Material for this exercise:
— BEGIN —

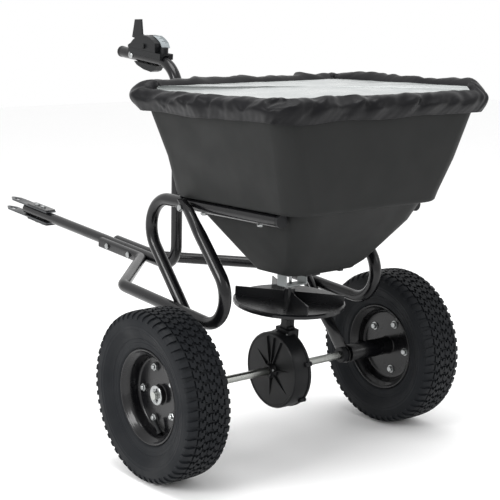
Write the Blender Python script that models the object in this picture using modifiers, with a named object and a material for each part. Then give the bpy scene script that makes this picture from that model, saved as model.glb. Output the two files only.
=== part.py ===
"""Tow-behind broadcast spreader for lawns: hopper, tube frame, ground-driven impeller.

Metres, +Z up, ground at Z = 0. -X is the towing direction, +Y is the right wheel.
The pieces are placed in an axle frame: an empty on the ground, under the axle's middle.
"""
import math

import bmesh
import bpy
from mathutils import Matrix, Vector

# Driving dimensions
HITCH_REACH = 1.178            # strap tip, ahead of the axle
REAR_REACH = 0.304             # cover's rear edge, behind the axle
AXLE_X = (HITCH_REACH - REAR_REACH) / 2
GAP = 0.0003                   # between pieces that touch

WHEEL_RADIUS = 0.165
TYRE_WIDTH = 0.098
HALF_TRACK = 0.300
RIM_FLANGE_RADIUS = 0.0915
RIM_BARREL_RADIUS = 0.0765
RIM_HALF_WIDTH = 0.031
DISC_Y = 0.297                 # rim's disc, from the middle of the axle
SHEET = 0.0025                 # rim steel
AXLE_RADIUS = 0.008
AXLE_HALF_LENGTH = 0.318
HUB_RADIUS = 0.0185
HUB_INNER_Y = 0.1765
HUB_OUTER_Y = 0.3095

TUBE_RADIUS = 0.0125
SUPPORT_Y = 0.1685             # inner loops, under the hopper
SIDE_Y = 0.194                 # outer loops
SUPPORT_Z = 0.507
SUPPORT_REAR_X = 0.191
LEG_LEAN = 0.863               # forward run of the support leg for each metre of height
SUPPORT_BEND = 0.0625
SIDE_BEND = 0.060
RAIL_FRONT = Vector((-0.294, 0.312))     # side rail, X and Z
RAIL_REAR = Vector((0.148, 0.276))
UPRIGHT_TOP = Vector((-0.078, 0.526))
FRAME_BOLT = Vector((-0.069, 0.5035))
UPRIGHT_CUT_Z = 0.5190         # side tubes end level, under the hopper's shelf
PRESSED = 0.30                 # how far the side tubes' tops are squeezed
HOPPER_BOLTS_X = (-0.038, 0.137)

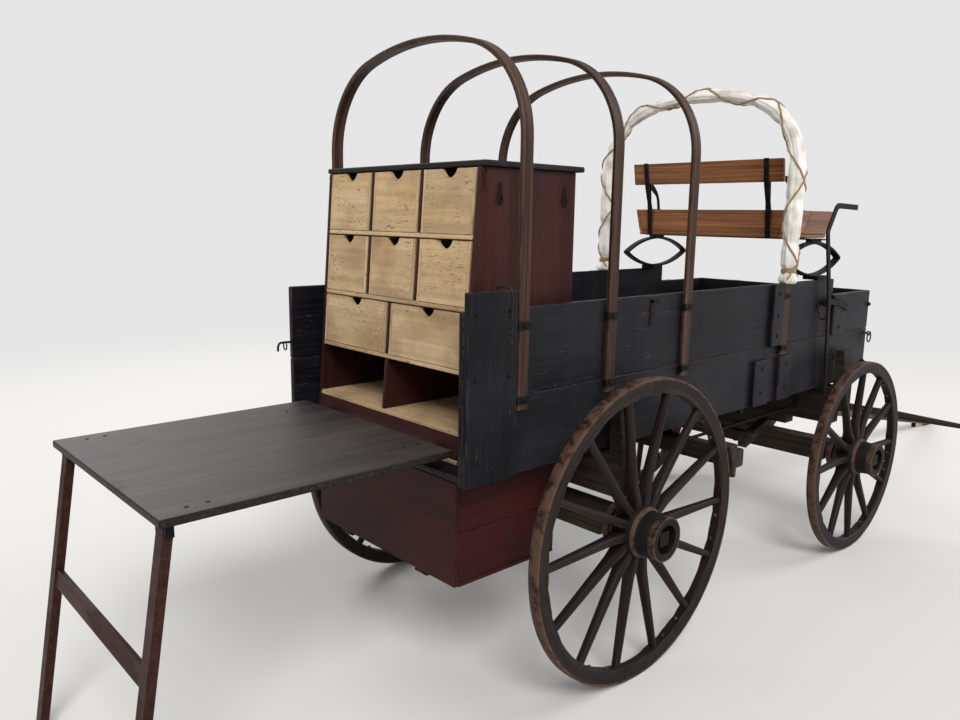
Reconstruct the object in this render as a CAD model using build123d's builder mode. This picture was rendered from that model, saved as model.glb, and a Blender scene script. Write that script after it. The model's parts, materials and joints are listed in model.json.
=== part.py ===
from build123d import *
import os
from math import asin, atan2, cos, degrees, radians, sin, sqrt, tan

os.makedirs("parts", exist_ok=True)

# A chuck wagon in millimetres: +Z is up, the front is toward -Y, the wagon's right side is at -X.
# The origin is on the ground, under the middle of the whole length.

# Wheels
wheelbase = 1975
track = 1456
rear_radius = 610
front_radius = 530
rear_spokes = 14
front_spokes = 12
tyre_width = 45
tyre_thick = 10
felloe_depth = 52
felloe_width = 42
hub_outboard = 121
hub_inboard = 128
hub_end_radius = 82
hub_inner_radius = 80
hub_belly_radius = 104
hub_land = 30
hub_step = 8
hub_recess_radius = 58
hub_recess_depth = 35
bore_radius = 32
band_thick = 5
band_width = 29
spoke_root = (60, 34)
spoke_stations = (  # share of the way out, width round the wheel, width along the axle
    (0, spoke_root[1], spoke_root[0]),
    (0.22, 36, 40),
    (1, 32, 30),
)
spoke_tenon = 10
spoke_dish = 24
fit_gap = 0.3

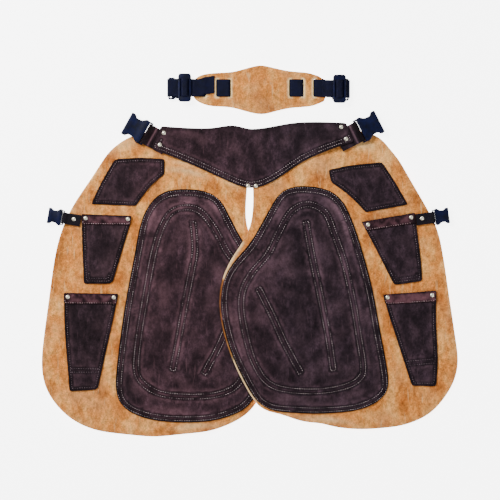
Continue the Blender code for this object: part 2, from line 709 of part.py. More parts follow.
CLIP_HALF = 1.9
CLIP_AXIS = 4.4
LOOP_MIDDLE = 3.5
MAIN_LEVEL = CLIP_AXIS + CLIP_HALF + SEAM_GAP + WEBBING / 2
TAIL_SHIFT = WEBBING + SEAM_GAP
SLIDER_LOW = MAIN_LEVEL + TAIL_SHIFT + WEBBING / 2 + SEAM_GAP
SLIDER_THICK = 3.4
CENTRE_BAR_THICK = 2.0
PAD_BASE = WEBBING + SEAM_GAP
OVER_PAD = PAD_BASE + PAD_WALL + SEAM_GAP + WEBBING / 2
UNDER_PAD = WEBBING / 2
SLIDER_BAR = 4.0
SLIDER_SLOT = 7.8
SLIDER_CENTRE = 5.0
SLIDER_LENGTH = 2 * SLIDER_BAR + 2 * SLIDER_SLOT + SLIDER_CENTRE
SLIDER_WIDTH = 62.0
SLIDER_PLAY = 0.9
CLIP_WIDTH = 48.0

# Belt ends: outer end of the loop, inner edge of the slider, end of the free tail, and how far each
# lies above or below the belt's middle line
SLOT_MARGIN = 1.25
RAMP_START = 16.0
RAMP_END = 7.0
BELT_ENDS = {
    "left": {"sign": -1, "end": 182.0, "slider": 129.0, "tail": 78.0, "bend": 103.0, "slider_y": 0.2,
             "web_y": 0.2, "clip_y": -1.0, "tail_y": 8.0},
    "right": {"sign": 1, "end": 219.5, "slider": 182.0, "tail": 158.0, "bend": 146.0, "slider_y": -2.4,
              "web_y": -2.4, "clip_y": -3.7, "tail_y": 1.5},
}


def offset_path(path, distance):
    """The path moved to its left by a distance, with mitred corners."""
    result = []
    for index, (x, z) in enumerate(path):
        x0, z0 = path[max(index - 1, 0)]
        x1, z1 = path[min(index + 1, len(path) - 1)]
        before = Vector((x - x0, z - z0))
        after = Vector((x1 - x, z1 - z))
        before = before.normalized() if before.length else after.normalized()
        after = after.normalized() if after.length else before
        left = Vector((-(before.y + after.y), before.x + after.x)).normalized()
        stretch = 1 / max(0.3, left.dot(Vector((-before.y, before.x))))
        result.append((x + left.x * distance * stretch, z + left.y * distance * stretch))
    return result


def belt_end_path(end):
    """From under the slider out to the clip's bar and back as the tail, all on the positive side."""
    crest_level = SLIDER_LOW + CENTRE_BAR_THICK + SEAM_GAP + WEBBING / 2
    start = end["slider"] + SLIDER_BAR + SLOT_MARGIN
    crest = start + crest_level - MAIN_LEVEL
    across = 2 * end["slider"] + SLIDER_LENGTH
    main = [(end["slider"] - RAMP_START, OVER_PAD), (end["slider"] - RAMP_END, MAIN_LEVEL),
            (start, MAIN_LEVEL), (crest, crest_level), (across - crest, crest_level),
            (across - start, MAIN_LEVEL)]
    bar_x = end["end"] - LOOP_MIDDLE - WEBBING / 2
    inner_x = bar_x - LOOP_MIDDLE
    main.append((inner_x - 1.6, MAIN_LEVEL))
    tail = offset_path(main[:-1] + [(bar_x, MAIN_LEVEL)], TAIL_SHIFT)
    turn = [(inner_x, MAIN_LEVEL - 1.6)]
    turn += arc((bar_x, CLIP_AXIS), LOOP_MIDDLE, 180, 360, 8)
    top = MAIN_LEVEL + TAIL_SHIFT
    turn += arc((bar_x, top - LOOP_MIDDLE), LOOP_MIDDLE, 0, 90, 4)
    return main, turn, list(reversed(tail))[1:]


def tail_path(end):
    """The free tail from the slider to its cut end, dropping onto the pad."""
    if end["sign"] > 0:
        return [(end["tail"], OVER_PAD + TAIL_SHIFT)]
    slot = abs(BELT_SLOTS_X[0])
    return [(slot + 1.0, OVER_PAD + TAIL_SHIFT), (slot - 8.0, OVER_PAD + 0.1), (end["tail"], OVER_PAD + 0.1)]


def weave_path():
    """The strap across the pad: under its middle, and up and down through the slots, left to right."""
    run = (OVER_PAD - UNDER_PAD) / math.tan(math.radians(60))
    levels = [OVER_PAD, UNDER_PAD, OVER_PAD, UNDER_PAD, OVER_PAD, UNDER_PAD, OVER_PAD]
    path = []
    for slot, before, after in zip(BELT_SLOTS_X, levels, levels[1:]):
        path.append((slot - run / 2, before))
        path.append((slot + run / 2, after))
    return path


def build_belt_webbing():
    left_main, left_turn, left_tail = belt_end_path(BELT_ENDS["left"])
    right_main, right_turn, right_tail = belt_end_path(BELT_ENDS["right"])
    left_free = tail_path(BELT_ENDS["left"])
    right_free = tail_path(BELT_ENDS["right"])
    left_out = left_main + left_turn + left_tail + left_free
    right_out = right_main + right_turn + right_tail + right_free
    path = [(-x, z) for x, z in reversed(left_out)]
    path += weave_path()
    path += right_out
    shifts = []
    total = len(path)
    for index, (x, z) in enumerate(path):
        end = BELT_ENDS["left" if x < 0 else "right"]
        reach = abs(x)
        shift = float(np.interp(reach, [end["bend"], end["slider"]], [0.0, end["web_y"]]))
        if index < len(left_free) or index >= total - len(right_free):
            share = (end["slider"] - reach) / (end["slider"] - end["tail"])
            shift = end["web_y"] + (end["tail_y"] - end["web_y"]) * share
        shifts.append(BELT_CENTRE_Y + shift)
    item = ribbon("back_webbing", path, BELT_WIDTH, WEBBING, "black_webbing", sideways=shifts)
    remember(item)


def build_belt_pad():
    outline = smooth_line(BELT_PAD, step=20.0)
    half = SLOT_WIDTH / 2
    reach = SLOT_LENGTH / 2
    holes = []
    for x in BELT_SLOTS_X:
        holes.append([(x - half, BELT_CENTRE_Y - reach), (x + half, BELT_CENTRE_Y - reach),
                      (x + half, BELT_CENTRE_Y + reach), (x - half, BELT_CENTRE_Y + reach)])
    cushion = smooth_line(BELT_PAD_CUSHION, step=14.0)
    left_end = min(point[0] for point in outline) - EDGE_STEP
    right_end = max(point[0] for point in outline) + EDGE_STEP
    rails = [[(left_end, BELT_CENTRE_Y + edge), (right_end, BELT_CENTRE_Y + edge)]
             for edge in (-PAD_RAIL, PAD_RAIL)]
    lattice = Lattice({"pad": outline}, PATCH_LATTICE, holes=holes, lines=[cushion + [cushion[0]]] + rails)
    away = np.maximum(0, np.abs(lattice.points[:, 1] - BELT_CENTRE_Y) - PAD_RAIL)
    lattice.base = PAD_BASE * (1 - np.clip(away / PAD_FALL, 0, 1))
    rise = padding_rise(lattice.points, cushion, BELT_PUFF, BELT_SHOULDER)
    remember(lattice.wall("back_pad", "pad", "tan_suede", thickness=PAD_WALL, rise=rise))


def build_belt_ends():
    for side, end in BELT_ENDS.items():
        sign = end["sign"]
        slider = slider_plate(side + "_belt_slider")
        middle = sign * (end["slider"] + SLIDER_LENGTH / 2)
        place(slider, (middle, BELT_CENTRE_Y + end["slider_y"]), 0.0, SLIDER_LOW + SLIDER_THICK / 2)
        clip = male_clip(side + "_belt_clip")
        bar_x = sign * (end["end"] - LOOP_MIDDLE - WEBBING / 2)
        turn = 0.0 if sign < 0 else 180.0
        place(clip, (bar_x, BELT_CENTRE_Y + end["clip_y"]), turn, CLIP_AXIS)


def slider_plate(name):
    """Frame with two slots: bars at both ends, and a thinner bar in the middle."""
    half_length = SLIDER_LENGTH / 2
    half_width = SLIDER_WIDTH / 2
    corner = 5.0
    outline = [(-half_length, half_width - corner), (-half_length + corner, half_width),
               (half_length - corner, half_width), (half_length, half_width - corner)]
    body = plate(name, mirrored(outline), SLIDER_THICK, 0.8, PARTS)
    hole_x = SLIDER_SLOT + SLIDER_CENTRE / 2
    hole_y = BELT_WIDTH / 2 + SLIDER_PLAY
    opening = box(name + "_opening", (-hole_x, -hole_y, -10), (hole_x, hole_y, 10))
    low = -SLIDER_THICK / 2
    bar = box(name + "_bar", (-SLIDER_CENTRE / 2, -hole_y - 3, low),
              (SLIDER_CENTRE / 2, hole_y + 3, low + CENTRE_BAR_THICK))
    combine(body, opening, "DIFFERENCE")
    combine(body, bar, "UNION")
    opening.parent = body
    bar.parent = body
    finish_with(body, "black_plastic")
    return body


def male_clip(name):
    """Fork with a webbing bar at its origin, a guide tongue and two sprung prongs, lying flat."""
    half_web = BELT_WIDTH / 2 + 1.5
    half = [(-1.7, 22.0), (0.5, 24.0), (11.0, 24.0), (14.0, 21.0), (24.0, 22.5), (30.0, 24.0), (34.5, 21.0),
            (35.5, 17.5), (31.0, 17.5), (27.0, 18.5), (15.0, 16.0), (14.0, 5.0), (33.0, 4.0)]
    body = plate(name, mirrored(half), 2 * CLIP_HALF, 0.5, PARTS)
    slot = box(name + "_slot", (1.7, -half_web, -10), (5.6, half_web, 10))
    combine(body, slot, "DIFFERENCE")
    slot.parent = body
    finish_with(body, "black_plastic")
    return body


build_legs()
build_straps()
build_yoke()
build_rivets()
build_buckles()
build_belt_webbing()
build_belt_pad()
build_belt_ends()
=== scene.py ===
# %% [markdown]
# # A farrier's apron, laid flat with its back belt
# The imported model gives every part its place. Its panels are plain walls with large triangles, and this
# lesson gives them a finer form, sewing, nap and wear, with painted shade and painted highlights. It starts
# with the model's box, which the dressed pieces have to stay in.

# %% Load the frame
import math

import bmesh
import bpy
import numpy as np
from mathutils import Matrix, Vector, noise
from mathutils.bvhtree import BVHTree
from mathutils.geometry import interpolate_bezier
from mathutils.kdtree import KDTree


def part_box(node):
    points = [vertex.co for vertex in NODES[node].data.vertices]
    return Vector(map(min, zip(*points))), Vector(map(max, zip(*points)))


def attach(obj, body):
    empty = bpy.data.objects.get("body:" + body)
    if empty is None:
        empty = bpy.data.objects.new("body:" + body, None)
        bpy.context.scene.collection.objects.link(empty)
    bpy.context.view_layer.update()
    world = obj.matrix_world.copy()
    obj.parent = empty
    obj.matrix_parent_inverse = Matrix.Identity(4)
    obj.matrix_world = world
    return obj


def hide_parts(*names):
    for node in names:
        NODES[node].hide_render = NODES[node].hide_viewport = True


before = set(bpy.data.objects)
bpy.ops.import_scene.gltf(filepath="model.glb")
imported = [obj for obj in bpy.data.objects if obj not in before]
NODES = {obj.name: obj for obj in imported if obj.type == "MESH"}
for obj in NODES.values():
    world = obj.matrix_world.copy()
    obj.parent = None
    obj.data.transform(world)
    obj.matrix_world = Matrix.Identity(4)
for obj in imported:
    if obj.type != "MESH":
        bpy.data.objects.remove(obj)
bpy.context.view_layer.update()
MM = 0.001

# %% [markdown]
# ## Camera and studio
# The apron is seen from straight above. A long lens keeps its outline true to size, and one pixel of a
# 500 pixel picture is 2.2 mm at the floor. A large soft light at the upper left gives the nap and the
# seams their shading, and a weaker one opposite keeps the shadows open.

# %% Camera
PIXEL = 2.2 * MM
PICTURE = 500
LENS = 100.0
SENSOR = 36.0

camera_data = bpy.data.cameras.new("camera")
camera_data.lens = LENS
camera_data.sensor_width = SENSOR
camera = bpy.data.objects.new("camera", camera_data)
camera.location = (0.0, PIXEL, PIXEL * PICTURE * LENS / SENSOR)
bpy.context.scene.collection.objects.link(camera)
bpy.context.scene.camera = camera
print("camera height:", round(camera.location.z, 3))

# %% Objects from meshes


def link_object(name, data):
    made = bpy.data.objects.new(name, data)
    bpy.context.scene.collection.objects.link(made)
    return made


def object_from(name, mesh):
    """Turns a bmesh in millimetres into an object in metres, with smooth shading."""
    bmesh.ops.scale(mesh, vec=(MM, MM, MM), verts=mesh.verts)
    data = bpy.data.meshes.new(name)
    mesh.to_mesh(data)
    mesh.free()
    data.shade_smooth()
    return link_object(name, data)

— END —

Task requirements: Above are the records. Print exactly, and only, the lines from the line with "Reconstruct the object" to the line with "# The origin", both inclusive.

Result of this exercise:
Reconstruct the object in this render as a CAD model using build123d's builder mode. This picture was rendered from that model, saved as model.glb, and a Blender scene script. Write that script after it. The model's parts, materials and joints are listed in model.json.
=== part.py ===
from build123d import *
import os
from math import asin, atan2, cos, degrees, radians, sin, sqrt, tan

os.makedirs("parts", exist_ok=True)

# A chuck wagon in millimetres: +Z is up, the front is toward -Y, the wagon's right side is at -X.
# The origin is on the ground, under the middle of the whole length.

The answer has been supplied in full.